--- Stated exercise ---
Take the data below and copy exactly the lines starting at the one with "Turn this picture" and finishing at the one with "groove_depth = 3.4; // [2:0.2:5]", both included.

[CAD and scene scripts]
— Begin —
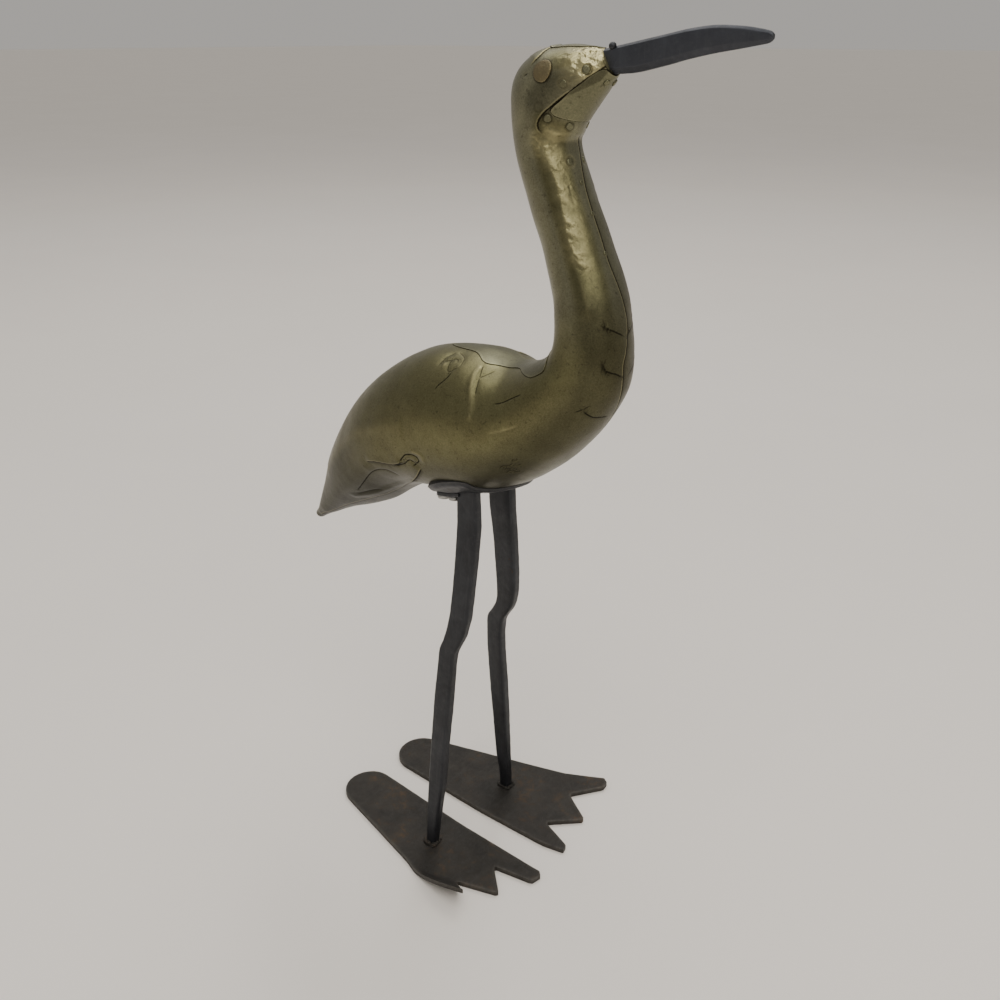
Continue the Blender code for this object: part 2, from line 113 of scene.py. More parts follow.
def round_corners(corners, radius, steps=3, along=2):
    """Replaces each corner of a ring by a small arc, and adds points along the sides."""
    corners = [np.asarray(corner, float) for corner in corners]
    ring = []
    for before, corner, after in zip(corners[-1:] + corners[:-1], corners, corners[1:] + corners[:1]):
        back, ahead = before - corner, after - corner
        reach_back, reach_ahead = [min(radius, np.linalg.norm(side) * 0.45) for side in (back, ahead)]
        start = corner + back / np.linalg.norm(back) * reach_back
        end = corner + ahead / np.linalg.norm(ahead) * reach_ahead
        for i in range(steps + 1):
            t = i / steps
            ring.append(start * (1 - t) ** 2 + corner * 2 * t * (1 - t) + end * t**2)
        far = after - ahead / np.linalg.norm(ahead) * reach_ahead
        for i in range(1, along + 1):
            ring.append(end + (far - end) * i / (along + 1))
    return ring


def grain(points, size, seed):
    """Smooth noise from -1 to 1 for each point, with lumps of about the given size."""
    offset = Vector((seed * 7.3, seed * 3.1, seed * 5.7))
    return np.array([noise.noise(Vector(point) / size + offset) for point in points])


# %% [markdown]
# ## The brass body's map
# The solids are drawn from eighteen sections, and so is this skin. A place along the sections and an angle
# from the back line name any point of the body, which makes every edge, rivet and crease easy to put down
# where it is on the real bird.

# %% Body map
SECTIONS = np.array([
    (-111.8, 158.9, -108.2, 155.1, 3.2, 0.50, 1.0),
    (-106.0, 166.6, -99.6, 160.1, 6.0, 0.48, 1.1),
    (-95.6, 186.2, -79.9, 170.2, 13.0, 0.48, 1.3),
    (-80.2, 216.1, -51.1, 183.1, 22.5, 0.49, 1.4),
    (-54.7, 248.0, -23.8, 200.7, 29.5, 0.54, 1.25),
    (-19.8, 270.5, 5.6, 206.9, 32.0, 0.50, 1.0),
    (11.9, 276.5, 32.4, 215.2, 32.0, 0.49, 1.0),
    (34.6, 273.6, 62.0, 236.0, 28.0, 0.45, 1.0),
    (54.6, 283.8, 86.0, 269.8, 20.5, 0.43, 1.0),
    (56.2, 301.5, 85.4, 304.6, 16.8, 0.49, 1.0),
    (50.6, 320.1, 75.8, 329.9, 14.3, 0.50, 1.0),
    (42.3, 339.9, 65.7, 350.1, 13.4, 0.50, 1.0),
    (35.0, 358.4, 60.0, 364.5, 13.0, 0.50, 1.0),
    (31.8, 374.5, 61.5, 369.0, 13.4, 0.50, 1.0),
    (33.0, 388.0, 63.9, 373.4, 13.7, 0.48, 1.0),
    (42.1, 396.7, 67.8, 378.5, 13.2, 0.48, 1.0),
    (56.8, 399.2, 72.0, 383.6, 10.6, 0.50, 1.0),
    (72.0, 398.0, 77.0, 389.6, 4.8, 0.50, 1.0),
])
FACE = len(SECTIONS) - 1
seam_y = (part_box("right_shell")[1].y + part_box("left_shell")[0].y) / 2
MIDDLE = np.array([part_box("right_shell")[0].x + 111.8 * MM, seam_y, 0.0])
PADDED = np.vstack([2 * SECTIONS[0] - SECTIONS[1], SECTIONS, 2 * SECTIONS[-1] - SECTIONS[-2]])
print("floor middle in mm", np.round(1000 * MIDDLE, 2))


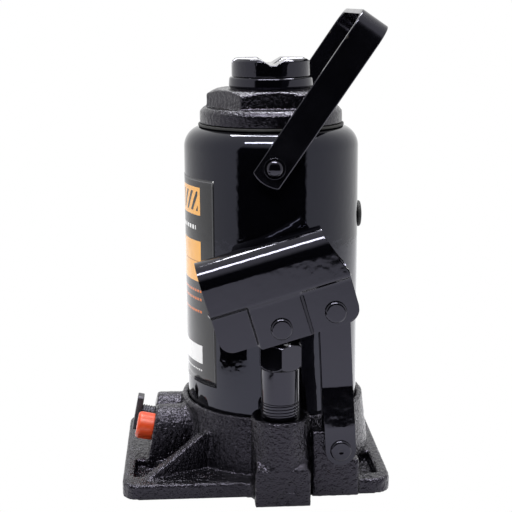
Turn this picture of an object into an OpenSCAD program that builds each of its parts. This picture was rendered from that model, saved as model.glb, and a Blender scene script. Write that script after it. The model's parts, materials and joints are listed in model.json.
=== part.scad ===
// Hydraulic bottle jack: a lever pump and a round oil tank on a cast base, a ram
// that rises out of the top nut, and a screw with a saddle that winds out of the ram.
// Millimetres, +Z up, +X to the right, the pump on the -Y side. The origin is on the
// ram's axis, at the underside of the base.

/* [Ram and screw] */
// Height of the saddle's top with the ram and the screw down
closed_h = 242; // [225:1:300]
// Diameter of the ram
ram_d = 46; // [42:0.5:48]
// Bore of the ram's cylinder
cylinder_bore = 54; // [52:0.5:58]
// Wall of the ram's cylinder
cylinder_wall = 6; // [4:0.5:7]
// Diameter of the ram's collar
collar_d = 49; // [48:0.5:56]
// Height of the ram's collar
collar_h = 6.5; // [5:0.5:10]
// Outer diameter of the extension screw's thread
screw_d = 32.4; // [26:0.2:34]
// Pitch of the extension screw's thread
screw_pitch = 6; // [4:0.5:8]
// How far the extension screw winds out
screw_travel = 60; // [40:1:80]
// Diameter of the saddle
saddle_d = 45.5; // [40:0.5:60]
// Height of the saddle
saddle_h = 10.2; // [8:0.2:14]
// Width of the grooves across the saddle
groove_w = 15; // [10:0.5:18]
// Depth of the grooves across the saddle
groove_depth = 3.4; // [2:0.2:5]

/* [Tank] */
// Outer diameter of the oil tank
tank_d = 102; // [96:1:130]
// Wall of the oil tank
tank_wall = 2.5; // [2:0.5:4]
// Radius of the tank's rounded shoulder
tank_shoulder = 12; // [8:1:13]
// Diameter of the filler plug's head
filler_d = 15.5; // [12:0.5:20]
// Height of the filler plug's centre below the tank's top
filler_drop = 53.5; // [30:0.5:80]
// Height of the label
label_h = 121; // [60:1:125]
// Angle that the label covers round the tank
label_angle = 94; // [60:1:120]
// Height of the label's top edge below the tank's top
label_drop = 27.5; // [20:0.5:40]

/* [Top nut] */
// Width across the top nut's flats
nut_af = 65.3; // [60:0.1:72]
// Height of the top nut's hexagon
nut_h = 10.3; // [8:0.1:16]
// Diameter of the top nut's flange
flange_d = 83; // [80:0.5:90]
// Height of the top nut's flange
flange_h = 9.5; // [6:0.5:12]

/* [Base] */
// Reach of the base plate from the ram's axis to the valve side
base_left = 89.3; // [86:0.1:120]
// Reach of the base plate to the side away from the valves
base_right = 63; // [60:0.5:90]
// How far the base plate reaches past the pump's axis
pump_reach = 1.4; // [0.5:0.1:20]
// Reach of the base plate to the back
base_back = 53; // [50:0.5:80]
// Thickness of the base plate
plate_t = 8.3; // [7:0.1:12]
// Corner radius of the base plate
plate_corner = 10; // [4:0.5:12]
// Height of the round collar that holds the tank
collar_top = 41.5; // [36:0.5:46]
// Wall of that collar at its top
collar_wall = 3.2; // [2.5:0.1:6]
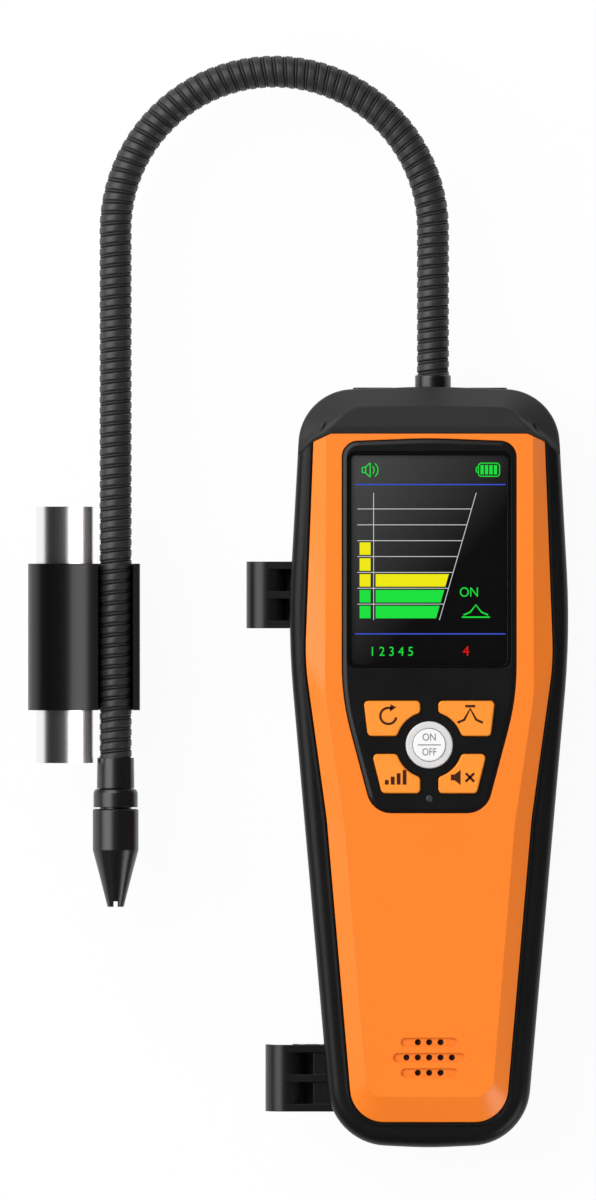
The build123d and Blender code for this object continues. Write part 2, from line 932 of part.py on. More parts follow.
— End —
--- Solution for this exercise ---
Turn this picture of an object into an OpenSCAD program that builds each of its parts. This picture was rendered from that model, saved as model.glb, and a Blender scene script. Write that script after it. The model's parts, materials and joints are listed in model.json.
=== part.scad ===
// Hydraulic bottle jack: a lever pump and a round oil tank on a cast base, a ram
// that rises out of the top nut, and a screw with a saddle that winds out of the ram.
// Millimetres, +Z up, +X to the right, the pump on the -Y side. The origin is on the
// ram's axis, at the underside of the base.

/* [Ram and screw] */
// Height of the saddle's top with the ram and the screw down
closed_h = 242; // [225:1:300]
// Diameter of the ram
ram_d = 46; // [42:0.5:48]
// Bore of the ram's cylinder
cylinder_bore = 54; // [52:0.5:58]
// Wall of the ram's cylinder
cylinder_wall = 6; // [4:0.5:7]
// Diameter of the ram's collar
collar_d = 49; // [48:0.5:56]
// Height of the ram's collar
collar_h = 6.5; // [5:0.5:10]
// Outer diameter of the extension screw's thread
screw_d = 32.4; // [26:0.2:34]
// Pitch of the extension screw's thread
screw_pitch = 6; // [4:0.5:8]
// How far the extension screw winds out
screw_travel = 60; // [40:1:80]
// Diameter of the saddle
saddle_d = 45.5; // [40:0.5:60]
// Height of the saddle
saddle_h = 10.2; // [8:0.2:14]
// Width of the grooves across the saddle
groove_w = 15; // [10:0.5:18]
// Depth of the grooves across the saddle
groove_depth = 3.4; // [2:0.2:5]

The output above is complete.